Healing. It was a last-ditch effort to see if I could actually potentially clear RedneckPhoenix if there were no kill. Probably not the best choice in retrospect, but I got hung up on that idea after the confusion yesterday.

In theory the issue could be that it doesn't actually count as visiting unless the person actually needs healing, but that's an unnecessarily complex way for the role to work. I wish the mechanics here weren't so up in the air; it's hard to reason about night actions when we have no idea how they're actually resolved.


----------



## Keldeo (Aug 10, 2018)

(apologies for the late update, I've been a little under the weather lately)



> *RedneckPhoenix, the Town-aligned Duelist, has been eliminated.*


As RedneckPhoenix walks away, sanderidge and Stryke exchange knowing looks.

"So you two were behind those posters!" Butterfree says. 

"Here's how it's gonna go down," Stryke says. "You two can't touch us. In the next couple of days, we'll 'eliminate you.' And then we'll own this town."

sanderidge: "By 'eliminate', he means, 'send you on overseas trips.' "

Zero Moment: "Come on. Like, seven people live in this town. What's the point of all this? Was this all some sort of ploy to send people on overseas trips?"

sanderidge and Stryke had already walked away.

--

With 4 players left, the number of non-eliminated mafia is greater than or equal to the number of non-eliminated town. *The Mafia team of sanderidge and Stryke wins!*



Spoiler: Roles and setup notes



[hide=Eifie, Town Socialite (neighborizer, one-shot vig)]- *Network:* (active, nightly, single target) You may communicate freely with your target only during the day phase immediately after you use this ability.
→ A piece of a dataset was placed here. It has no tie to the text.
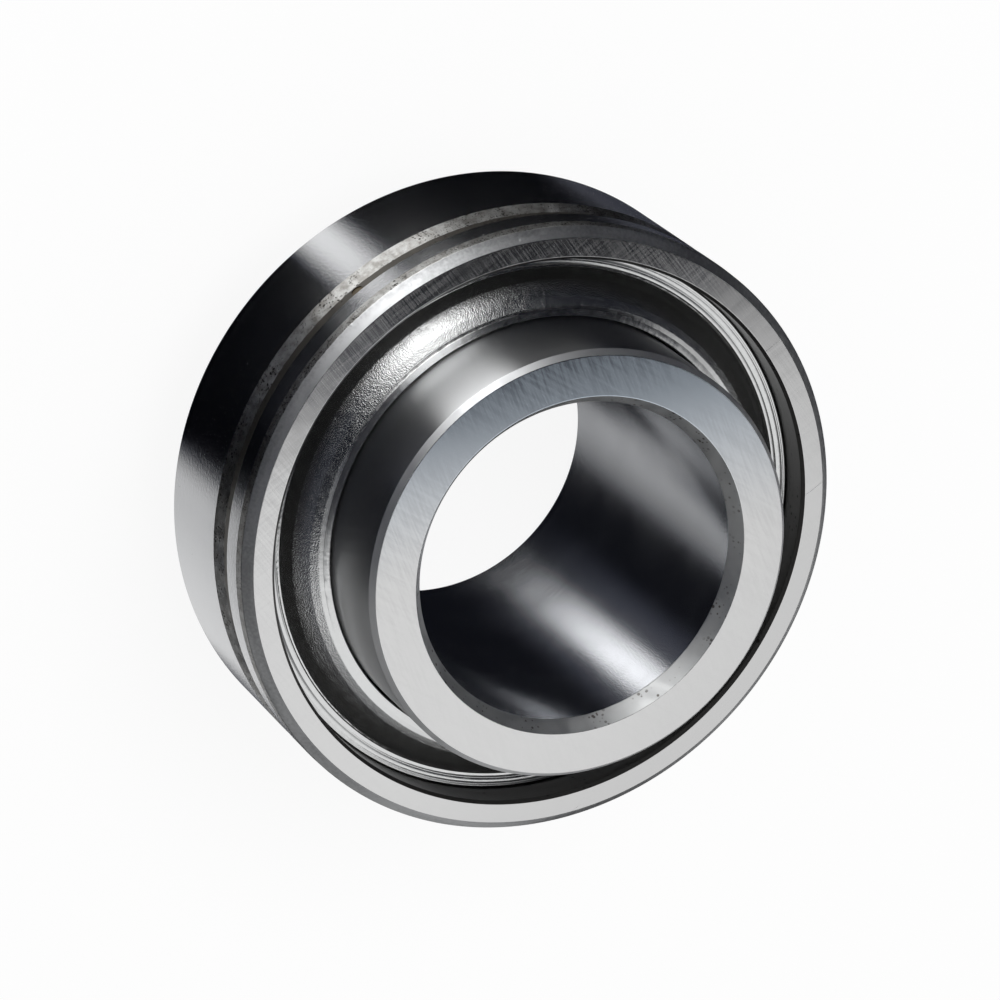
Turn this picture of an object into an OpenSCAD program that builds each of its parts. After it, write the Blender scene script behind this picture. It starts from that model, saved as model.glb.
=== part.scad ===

You can't communicate with anyone who's eliminated, and you can't target the same person on consecutive nights with this ability.

- *Pull Strings:* (active, once in the game, single target) If you use this ability during a night phase, your target will be killed at the end of the night. If you use this ability during a day phase, your target will be killed as soon as the host processes your action, and the day's duration and vote count will be reset. You may only use this ability once, but using it doesn't count as losing it for the purposes of elimination.





Spoiler: Zero Moment, Town Detective (watcher, tracker)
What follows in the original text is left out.